TASK BRIEF —
Search the listing for "names" and copy every line where it appears.
[Start of RECORDED INFORMATION]
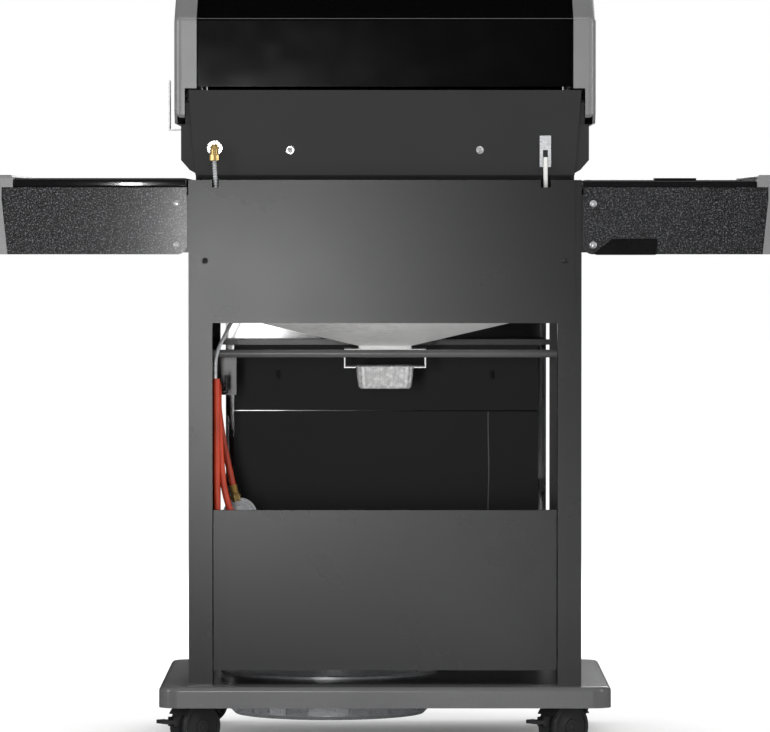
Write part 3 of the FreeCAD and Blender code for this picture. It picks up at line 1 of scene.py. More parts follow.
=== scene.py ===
"""Looks of a four-burner gas grill on a closed cart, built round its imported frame.

The cart's sheets keep the frame's own shapes and get their paint; the hose, casters, knobs, bolts, chain,
gas line, thermometer and other small parts are surfaces worked out here and laid over the frame's nodes.
Everything is in metres, with +Z up and the back of the grill towards +Y.
"""

import math

import bmesh
import bpy
import numpy as np
from bpy.props import FloatProperty, FloatVectorProperty, PointerProperty
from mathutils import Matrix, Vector


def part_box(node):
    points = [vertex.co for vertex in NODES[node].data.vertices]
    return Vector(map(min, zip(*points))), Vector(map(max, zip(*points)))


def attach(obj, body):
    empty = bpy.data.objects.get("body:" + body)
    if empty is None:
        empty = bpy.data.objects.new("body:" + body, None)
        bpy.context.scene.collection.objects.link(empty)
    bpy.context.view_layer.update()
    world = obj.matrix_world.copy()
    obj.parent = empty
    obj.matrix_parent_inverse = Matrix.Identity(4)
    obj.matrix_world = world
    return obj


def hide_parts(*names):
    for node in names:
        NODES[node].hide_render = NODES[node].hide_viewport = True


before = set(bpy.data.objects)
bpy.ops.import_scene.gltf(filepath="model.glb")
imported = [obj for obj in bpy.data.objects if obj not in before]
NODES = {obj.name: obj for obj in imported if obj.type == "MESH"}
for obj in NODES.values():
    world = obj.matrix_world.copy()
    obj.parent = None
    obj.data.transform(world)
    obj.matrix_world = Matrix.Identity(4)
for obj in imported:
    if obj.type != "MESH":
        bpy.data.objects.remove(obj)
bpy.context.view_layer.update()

bl_info = {
    "name": "Gas grill looks",
    "version": (1, 0, 0),
    "blender": (4, 5, 0),
    "location": "3D View > Sidebar > Grill",
    "description": "Builds the detailed pieces and finishes of a cart-mounted gas grill",
    "category": "Object",
}

FINISHES = {}


# ---------------------------------------------------------------- finishes

def new_finish(name, colour, metallic=0.0, roughness=0.5, **sockets):
    """A material with one Principled shader; constants sit on the shader's own sockets."""
    material = bpy.data.materials.new(name)
    material.use_nodes = True
    shader = material.node_tree.nodes["Principled BSDF"]
    shader.inputs["Base Color"].default_value = (*colour, 1)
    shader.inputs["Metallic"].default_value = metallic
    shader.inputs["Roughness"].default_value = roughness
    for socket, number in sockets.items():
        shader.inputs[socket.replace("_", " ")].default_value = number
    material.diffuse_color = (*colour, 1)
    FINISHES[name] = material
    return material


def add(material, kind, **settings):
    """One more node in a material's tree."""
    node = material.node_tree.nodes.new("ShaderNode" + kind)
    for setting, number in settings.items():
        setattr(node, setting, number)
    return node


def link(material, out, into):
    material.node_tree.links.new(out, into)


def shader_of(material):
    return material.node_tree.nodes["Principled BSDF"]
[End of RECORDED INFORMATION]
RESULT BELOW —
def hide_parts(*names):
    for node in names:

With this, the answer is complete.